## begin DATA SHOWN

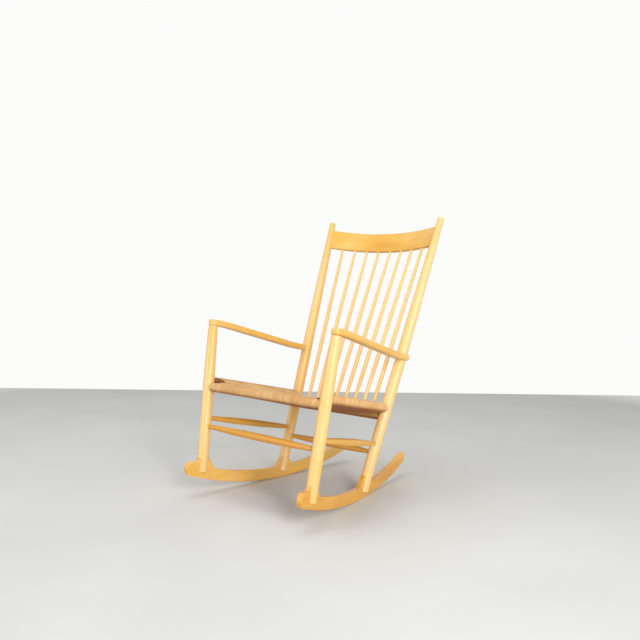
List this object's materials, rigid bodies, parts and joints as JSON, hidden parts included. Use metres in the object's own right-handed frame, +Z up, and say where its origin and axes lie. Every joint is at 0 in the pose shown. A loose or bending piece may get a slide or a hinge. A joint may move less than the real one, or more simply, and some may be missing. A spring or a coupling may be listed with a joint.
{
  "type": "rocking chair",
  "caption": "High-backed rocking chair: turned posts on curved runners, flat curved arms, a bowed crest over slim turned spindles, and a woven paper-cord seat.",
  "frame": {"origin": "centre of the chair's outer box in plan, on the floor that the runners roll on", "axes": "+X to the sitter's left, -Y to the front, +Z up, with the chair in the pose in which it balances on its runners"},
  "size_m": [0.629, 0.9464, 1.0801],
  "materials": {
    "oiled_wood": "satin",
    "paper_cord": "matte"
  },
  "bodies": {
    "root": {"left_runner": "oiled_wood", "right_runner": "oiled_wood", "left_front_leg": "oiled_wood", "right_front_leg": "oiled_wood", "left_back_post": "oiled_wood", "right_back_post": "oiled_wood", "left_arm": "oiled_wood", "right_arm": "oiled_wood", "arm_dowels": "oiled_wood", "crest_rail": "oiled_wood", "spindle_1": "oiled_wood", "spindle_2": "oiled_wood", "spindle_3": "oiled_wood", "spindle_4": "oiled_wood", "spindle_5": "oiled_wood", "spindle_6": "oiled_wood", "spindle_7": "oiled_wood", "spindle_8": "oiled_wood", "front_seat_rail": "oiled_wood", "rear_seat_rail": "oiled_wood", "left_seat_rail": "oiled_wood", "right_seat_rail": "oiled_wood", "front_stretcher": "oiled_wood", "rear_stretcher": "oiled_wood", "left_stretcher": "oiled_wood", "right_stretcher": "oiled_wood", "woven_seat": "paper_cord"}
  },
  "joints": []
}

## end DATA SHOWN

### STATED GOAL
Extract the data exactly as given.

### WORKED SOLUTION
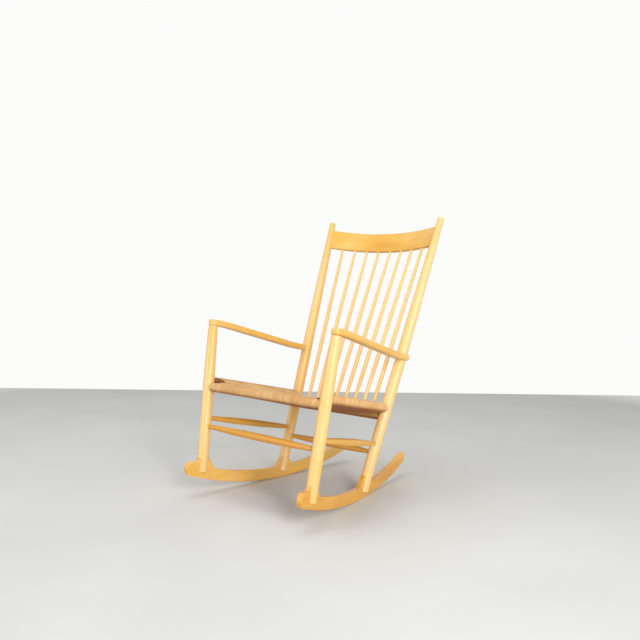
List this object's materials, rigid bodies, parts and joints as JSON, hidden parts included. Use metres in the object's own right-handed frame, +Z up, and say where its origin and axes lie. Every joint is at 0 in the pose shown. A loose or bending piece may get a slide or a hinge. A joint may move less than the real one, or more simply, and some may be missing. A spring or a coupling may be listed with a joint.
{
  "type": "rocking chair",
  "caption": "High-backed rocking chair: turned posts on curved runners, flat curved arms, a bowed crest over slim turned spindles, and a woven paper-cord seat.",
  "frame": {"origin": "centre of the chair's outer box in plan, on the floor that the runners roll on", "axes": "+X to the sitter's left, -Y to the front, +Z up, with the chair in the pose in which it balances on its runners"},
  "size_m": [0.629, 0.9464, 1.0801],
  "materials": {
    "oiled_wood": "satin",
    "paper_cord": "matte"
  },
  "bodies": {
    "root": {"left_runner": "oiled_wood", "right_runner": "oiled_wood", "left_front_leg": "oiled_wood", "right_front_leg": "oiled_wood", "left_back_post": "oiled_wood", "right_back_post": "oiled_wood", "left_arm": "oiled_wood", "right_arm": "oiled_wood", "arm_dowels": "oiled_wood", "crest_rail": "oiled_wood", "spindle_1": "oiled_wood", "spindle_2": "oiled_wood", "spindle_3": "oiled_wood", "spindle_4": "oiled_wood", "spindle_5": "oiled_wood", "spindle_6": "oiled_wood", "spindle_7": "oiled_wood", "spindle_8": "oiled_wood", "front_seat_rail": "oiled_wood", "rear_seat_rail": "oiled_wood", "left_seat_rail": "oiled_wood", "right_seat_rail": "oiled_wood", "front_stretcher": "oiled_wood", "rear_stretcher": "oiled_wood", "left_stretcher": "oiled_wood", "right_stretcher": "oiled_wood", "woven_seat": "paper_cord"}
  },
  "joints": []
}